Though the sprites are familiar, the game still manages to look really nice. Each floor has a different set of tiles, there are tons of different enemies, and I’m really happy with the level of zoom the developer has chosen. It provides a nice balance between getting to see clear details while still showing enough of the surroundings. I’d also like to mention the music, because it’s quite good and there’s more of it than I expected there to be. The game also offers a leaderboard and a list of achievements through Game Center. Most of them are connected to finishing the game with the various characters and on different difficulty settings, but there are a few that will keep you playing even after clearing out the adventure.

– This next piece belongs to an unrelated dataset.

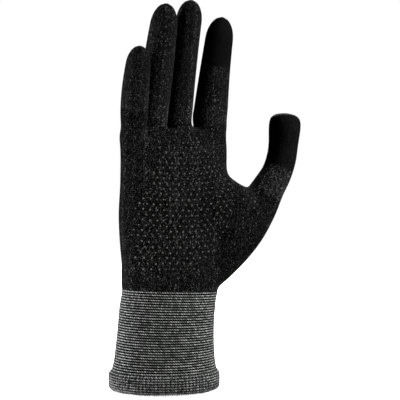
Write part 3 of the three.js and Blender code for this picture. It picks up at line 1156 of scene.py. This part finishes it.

Quest of Dungeons is a very good roguelike and a fun game. It’s completely IAP-free and everything in the game is available to you right from the start. Apart from the generic sprites, it’s hard to fault the game with anything other than playing things a bit too safely. The problem, I suppose, is that in adhering rather closely to genre conventions, Quest of Dungeons ends up doing many of the same things as Cardinal Quest 2, but not quite as well, and at a higher price. If you’ve done your time with that game and you’re looking for another decent roguelike in a similar vein, you could do a lot worse than this game. It’s excellent, as people in our forums will attest to, even if it is enshrouded in the shadows of its recent peers.